Give the number of lines that contain the string "rigid", and nothing else.

BEGIN Input for this task

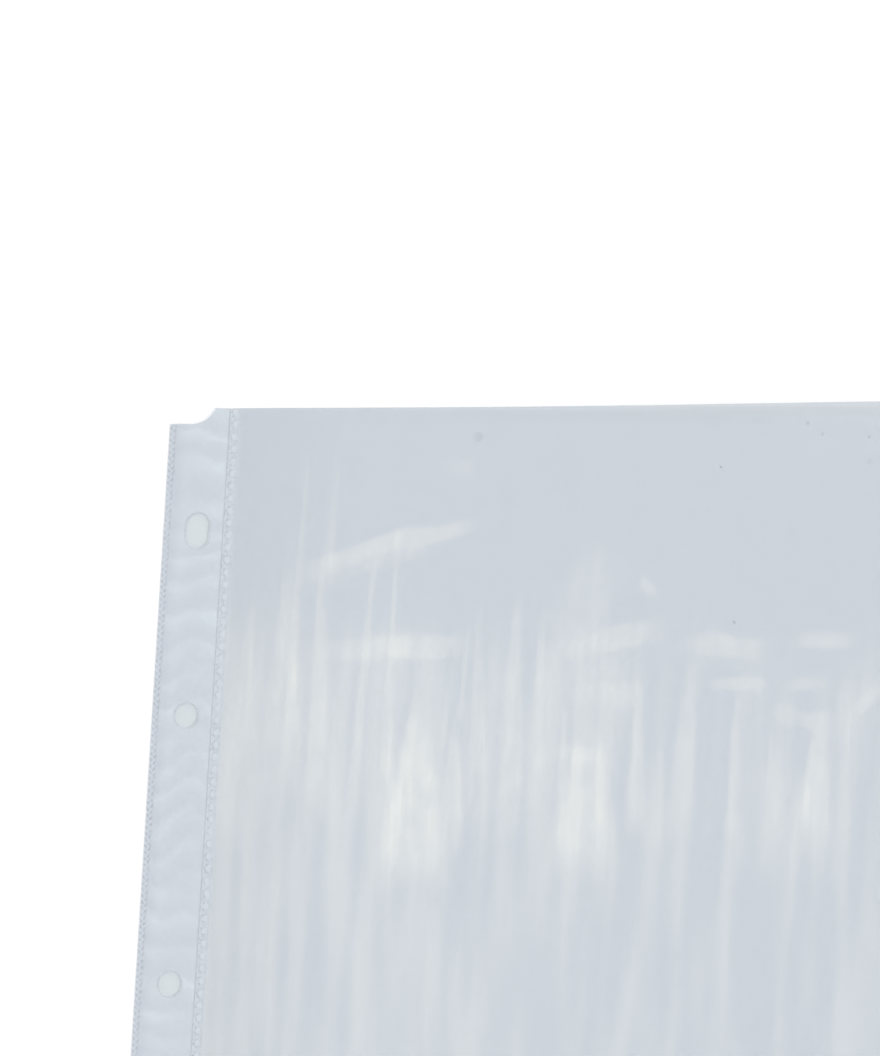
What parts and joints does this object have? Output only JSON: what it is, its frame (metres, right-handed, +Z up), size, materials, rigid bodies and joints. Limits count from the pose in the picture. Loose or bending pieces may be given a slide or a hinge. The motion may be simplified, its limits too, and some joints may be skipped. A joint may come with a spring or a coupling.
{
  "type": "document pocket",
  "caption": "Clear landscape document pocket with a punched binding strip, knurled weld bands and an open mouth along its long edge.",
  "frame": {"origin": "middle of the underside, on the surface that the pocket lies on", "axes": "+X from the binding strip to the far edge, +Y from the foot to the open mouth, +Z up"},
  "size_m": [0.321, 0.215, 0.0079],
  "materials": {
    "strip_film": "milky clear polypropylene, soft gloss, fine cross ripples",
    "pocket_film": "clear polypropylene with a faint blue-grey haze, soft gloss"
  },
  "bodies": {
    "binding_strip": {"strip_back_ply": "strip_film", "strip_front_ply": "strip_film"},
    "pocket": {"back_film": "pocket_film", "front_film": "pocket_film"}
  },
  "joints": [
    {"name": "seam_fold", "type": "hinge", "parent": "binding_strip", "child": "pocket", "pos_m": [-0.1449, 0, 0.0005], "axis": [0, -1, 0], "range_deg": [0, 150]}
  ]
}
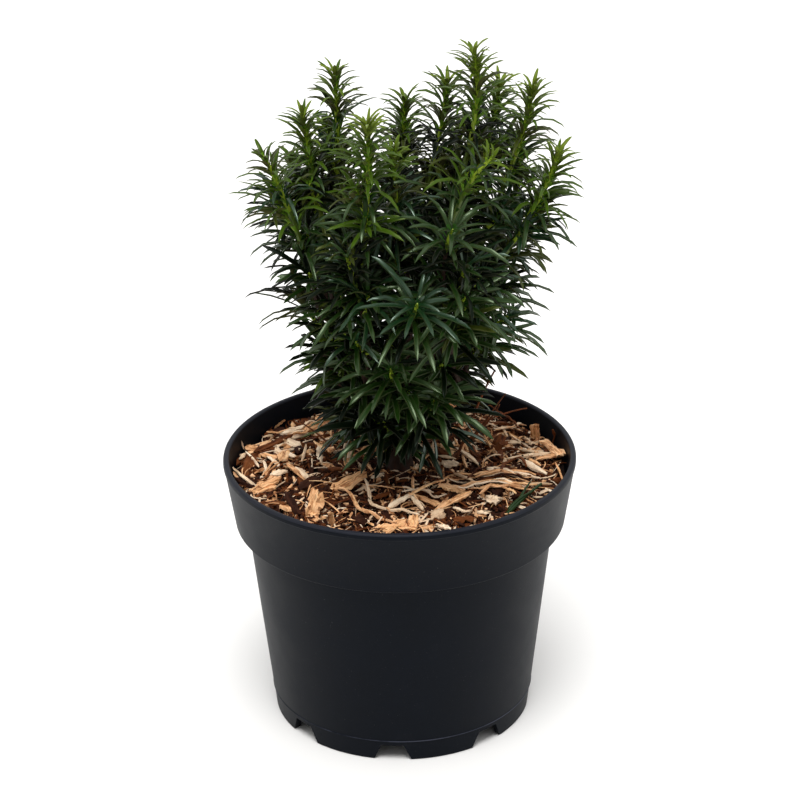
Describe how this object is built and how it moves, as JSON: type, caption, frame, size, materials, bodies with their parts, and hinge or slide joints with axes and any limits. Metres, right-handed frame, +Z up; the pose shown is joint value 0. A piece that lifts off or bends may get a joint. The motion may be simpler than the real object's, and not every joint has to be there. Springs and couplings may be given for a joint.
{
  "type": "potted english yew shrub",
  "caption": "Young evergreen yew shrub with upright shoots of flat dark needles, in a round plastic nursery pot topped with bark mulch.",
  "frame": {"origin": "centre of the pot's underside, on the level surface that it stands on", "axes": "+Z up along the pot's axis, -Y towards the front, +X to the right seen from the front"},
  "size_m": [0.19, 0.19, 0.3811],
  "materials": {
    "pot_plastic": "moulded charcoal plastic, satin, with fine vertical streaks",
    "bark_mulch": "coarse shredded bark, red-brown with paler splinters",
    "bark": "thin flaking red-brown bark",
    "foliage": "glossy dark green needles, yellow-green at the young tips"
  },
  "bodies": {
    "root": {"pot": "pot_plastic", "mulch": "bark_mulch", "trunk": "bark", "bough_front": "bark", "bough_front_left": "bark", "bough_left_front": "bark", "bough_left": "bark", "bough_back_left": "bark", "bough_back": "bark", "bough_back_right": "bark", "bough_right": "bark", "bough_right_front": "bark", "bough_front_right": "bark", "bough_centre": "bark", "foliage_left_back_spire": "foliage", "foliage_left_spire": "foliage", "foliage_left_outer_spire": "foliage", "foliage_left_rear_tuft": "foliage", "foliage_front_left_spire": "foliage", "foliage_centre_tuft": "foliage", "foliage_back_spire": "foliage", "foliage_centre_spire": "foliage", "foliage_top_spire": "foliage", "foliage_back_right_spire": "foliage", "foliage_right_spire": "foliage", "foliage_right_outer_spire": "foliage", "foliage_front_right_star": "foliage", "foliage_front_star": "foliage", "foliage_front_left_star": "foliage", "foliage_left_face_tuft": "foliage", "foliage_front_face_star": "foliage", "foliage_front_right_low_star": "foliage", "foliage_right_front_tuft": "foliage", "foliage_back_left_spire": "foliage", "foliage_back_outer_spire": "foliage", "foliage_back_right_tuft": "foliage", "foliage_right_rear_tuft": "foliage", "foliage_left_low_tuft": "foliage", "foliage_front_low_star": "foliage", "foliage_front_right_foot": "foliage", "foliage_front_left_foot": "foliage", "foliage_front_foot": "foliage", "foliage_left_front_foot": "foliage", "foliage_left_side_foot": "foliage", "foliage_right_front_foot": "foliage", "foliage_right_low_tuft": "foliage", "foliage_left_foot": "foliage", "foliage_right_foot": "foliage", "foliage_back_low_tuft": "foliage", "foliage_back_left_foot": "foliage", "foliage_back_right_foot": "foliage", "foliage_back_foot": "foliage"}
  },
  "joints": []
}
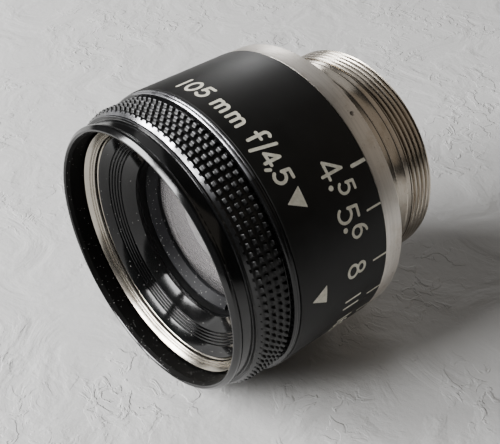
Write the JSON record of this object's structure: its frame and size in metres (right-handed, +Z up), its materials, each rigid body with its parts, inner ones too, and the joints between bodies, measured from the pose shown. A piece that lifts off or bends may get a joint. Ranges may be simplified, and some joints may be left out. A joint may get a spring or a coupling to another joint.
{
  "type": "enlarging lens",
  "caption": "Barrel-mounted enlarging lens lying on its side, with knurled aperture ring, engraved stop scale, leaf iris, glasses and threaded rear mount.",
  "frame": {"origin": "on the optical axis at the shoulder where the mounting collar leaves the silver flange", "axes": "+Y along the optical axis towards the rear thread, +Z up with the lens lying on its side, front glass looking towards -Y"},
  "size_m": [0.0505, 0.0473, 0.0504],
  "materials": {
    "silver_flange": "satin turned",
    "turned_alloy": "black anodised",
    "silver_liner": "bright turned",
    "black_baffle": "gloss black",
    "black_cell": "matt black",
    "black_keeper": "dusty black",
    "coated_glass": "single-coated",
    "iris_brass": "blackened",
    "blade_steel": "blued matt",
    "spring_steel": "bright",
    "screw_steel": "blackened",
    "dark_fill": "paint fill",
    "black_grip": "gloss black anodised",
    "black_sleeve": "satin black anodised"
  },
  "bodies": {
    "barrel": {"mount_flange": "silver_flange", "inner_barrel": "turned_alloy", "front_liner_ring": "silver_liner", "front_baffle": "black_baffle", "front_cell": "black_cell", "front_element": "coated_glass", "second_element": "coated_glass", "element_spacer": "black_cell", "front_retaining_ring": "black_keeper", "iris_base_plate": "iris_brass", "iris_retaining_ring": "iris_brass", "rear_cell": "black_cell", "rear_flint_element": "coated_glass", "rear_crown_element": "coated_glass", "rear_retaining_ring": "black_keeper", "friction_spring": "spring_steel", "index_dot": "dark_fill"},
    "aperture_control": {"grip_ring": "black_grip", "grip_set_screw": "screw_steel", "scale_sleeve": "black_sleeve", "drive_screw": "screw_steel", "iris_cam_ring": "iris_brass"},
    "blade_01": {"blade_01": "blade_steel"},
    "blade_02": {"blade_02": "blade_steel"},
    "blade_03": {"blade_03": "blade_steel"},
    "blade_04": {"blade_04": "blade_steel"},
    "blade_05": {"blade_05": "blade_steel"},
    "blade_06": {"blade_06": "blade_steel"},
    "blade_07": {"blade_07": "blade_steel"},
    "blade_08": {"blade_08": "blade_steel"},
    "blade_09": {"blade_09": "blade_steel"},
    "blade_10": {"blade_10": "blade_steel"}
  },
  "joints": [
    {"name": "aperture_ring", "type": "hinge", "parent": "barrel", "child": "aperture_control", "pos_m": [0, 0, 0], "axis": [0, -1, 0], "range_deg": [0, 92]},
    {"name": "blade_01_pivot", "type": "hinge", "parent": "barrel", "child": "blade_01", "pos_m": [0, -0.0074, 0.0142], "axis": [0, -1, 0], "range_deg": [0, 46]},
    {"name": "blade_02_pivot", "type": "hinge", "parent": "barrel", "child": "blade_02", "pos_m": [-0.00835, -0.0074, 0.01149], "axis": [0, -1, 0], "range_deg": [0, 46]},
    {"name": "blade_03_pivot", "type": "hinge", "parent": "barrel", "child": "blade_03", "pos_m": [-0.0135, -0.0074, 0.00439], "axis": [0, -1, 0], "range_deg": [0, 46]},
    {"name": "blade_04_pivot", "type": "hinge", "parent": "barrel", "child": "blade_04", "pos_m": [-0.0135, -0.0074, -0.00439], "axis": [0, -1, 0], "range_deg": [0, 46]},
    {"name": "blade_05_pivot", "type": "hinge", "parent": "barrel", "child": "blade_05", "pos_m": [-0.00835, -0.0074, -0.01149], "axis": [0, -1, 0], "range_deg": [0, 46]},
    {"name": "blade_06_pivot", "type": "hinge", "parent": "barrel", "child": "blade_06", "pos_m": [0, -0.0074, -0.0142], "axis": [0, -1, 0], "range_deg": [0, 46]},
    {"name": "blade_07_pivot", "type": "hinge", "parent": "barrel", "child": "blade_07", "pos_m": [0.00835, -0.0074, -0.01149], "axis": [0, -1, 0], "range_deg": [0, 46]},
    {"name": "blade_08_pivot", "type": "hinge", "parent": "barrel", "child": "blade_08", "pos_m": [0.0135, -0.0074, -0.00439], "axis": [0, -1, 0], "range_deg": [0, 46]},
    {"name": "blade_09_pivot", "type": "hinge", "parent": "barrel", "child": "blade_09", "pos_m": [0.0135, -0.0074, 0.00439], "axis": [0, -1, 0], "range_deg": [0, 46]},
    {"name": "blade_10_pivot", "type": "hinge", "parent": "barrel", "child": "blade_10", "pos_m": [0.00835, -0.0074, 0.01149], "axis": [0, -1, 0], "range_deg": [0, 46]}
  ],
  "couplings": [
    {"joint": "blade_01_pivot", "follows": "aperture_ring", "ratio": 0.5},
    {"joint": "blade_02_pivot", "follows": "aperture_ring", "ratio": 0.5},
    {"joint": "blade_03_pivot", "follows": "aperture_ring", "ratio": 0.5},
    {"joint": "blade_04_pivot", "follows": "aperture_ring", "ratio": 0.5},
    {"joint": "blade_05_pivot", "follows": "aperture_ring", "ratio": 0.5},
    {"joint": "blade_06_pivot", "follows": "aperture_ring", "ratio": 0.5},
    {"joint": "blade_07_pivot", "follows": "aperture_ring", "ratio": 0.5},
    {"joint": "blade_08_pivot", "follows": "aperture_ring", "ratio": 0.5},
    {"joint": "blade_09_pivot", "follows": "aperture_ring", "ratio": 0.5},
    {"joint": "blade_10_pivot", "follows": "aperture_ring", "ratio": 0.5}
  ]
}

END Input for this task

Solution to this exercise: 2